■ **Problem requirements**:
Repeat only the lines from the line containing "obj.data.transform(world)" through the line containing "node-based material under", both included, exactly as they stand.
######
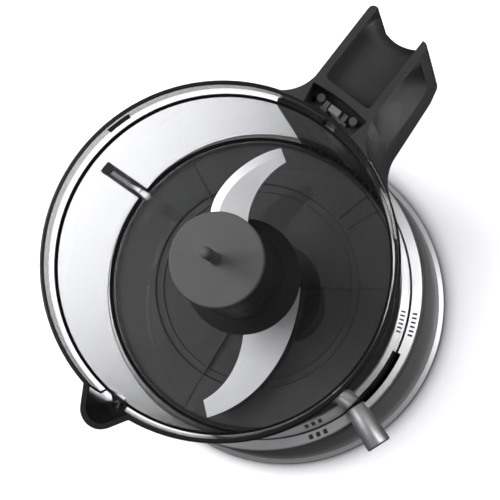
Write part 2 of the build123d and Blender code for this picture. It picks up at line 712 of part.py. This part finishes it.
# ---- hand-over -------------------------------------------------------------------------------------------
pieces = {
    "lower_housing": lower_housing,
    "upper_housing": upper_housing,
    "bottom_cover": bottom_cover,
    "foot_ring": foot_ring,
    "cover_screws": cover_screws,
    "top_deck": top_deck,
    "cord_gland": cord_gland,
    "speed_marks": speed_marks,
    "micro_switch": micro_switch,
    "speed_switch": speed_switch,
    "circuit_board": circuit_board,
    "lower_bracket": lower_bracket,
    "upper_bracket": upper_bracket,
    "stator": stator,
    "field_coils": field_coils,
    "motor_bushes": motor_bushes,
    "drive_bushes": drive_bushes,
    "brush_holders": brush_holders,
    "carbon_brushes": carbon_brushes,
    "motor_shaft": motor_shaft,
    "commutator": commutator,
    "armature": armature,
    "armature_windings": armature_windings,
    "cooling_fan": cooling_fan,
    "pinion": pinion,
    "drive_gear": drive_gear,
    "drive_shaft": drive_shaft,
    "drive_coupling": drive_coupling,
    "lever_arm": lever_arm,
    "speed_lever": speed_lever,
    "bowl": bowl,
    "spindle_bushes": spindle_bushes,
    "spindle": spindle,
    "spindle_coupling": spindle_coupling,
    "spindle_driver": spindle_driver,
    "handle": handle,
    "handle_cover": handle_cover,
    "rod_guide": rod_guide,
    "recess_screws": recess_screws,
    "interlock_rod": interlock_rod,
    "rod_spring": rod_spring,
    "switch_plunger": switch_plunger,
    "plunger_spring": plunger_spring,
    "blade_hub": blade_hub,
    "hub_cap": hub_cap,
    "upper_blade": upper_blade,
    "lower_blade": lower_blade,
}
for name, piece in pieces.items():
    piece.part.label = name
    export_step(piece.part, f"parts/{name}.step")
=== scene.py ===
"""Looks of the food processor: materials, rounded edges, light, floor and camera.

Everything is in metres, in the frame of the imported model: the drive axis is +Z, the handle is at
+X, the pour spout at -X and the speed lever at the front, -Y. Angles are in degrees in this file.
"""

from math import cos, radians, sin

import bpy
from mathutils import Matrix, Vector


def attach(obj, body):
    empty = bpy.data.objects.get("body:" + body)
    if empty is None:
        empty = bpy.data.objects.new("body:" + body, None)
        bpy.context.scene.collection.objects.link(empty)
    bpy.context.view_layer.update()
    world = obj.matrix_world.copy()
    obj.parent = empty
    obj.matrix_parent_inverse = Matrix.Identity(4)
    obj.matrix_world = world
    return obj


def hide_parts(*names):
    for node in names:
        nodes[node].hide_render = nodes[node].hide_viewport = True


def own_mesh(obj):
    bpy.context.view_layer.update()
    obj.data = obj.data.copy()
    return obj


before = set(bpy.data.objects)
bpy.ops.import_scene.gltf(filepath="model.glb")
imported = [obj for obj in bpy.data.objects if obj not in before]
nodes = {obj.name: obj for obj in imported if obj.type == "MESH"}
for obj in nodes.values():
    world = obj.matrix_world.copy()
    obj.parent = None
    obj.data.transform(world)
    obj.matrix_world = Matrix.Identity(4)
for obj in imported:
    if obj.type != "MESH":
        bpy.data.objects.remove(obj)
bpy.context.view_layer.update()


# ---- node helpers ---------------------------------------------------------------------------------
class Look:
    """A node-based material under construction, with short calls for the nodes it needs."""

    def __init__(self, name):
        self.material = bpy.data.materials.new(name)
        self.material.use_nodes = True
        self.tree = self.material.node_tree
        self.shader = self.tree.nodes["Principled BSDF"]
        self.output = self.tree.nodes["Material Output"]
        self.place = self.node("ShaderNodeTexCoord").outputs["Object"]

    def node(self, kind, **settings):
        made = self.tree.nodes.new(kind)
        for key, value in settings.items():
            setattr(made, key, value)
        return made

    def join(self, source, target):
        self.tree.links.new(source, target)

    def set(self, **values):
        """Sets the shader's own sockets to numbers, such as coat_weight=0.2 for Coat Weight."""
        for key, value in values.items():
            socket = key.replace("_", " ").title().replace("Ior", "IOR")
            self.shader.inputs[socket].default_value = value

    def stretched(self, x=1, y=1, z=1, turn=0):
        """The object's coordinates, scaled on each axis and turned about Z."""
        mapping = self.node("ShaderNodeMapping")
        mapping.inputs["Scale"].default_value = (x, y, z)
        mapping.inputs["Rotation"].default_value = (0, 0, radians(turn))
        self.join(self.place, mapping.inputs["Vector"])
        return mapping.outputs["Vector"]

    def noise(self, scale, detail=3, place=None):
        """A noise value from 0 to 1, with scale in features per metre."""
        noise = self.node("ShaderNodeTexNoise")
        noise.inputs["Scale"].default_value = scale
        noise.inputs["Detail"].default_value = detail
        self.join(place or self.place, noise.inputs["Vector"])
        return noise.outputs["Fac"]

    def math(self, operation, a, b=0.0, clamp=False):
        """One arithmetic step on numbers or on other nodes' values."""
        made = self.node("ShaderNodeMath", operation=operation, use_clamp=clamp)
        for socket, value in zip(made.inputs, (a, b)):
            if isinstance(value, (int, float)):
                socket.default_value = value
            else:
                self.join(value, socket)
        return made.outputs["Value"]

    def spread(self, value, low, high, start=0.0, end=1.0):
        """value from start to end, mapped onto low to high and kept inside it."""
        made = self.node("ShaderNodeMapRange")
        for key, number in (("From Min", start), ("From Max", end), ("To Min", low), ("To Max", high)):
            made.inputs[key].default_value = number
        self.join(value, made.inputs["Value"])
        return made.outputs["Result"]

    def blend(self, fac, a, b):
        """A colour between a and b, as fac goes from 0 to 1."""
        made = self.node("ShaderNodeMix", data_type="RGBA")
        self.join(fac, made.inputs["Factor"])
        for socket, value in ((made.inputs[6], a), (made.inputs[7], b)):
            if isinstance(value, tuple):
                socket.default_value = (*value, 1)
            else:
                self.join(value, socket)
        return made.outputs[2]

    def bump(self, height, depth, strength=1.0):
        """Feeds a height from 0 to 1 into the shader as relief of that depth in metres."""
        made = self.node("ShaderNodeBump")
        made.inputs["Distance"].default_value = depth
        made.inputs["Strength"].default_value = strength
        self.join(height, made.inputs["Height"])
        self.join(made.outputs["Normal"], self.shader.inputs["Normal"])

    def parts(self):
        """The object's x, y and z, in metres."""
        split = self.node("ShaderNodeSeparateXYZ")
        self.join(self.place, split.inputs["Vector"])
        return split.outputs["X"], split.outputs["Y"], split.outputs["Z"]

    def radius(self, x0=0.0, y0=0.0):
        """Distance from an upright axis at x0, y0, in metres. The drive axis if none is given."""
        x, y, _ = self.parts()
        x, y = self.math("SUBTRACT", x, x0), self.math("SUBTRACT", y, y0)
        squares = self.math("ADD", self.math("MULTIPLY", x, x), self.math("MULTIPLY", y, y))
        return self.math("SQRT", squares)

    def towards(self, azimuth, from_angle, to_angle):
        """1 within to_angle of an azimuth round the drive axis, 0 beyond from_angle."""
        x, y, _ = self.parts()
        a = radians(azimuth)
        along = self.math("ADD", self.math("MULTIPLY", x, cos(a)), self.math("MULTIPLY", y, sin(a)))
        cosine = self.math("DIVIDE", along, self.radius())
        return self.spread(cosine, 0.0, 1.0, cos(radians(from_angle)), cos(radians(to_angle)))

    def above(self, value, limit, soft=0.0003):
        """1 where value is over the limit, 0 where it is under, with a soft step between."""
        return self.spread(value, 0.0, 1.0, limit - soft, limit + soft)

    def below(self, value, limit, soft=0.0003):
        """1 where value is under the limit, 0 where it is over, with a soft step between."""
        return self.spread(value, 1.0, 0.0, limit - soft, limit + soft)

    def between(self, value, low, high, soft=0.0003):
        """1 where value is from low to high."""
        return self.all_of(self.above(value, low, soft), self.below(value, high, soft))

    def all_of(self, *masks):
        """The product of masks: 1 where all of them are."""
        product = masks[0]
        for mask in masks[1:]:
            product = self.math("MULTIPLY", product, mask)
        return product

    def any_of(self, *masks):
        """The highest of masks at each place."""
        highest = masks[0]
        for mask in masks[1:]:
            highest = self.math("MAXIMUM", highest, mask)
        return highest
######
■ **Task solution**:
    obj.data.transform(world)
    obj.matrix_world = Matrix.Identity(4)
for obj in imported:
    if obj.type != "MESH":
        bpy.data.objects.remove(obj)
bpy.context.view_layer.update()


# ---- node helpers ---------------------------------------------------------------------------------
class Look:
    """A node-based material under construction, with short calls for the nodes it needs."""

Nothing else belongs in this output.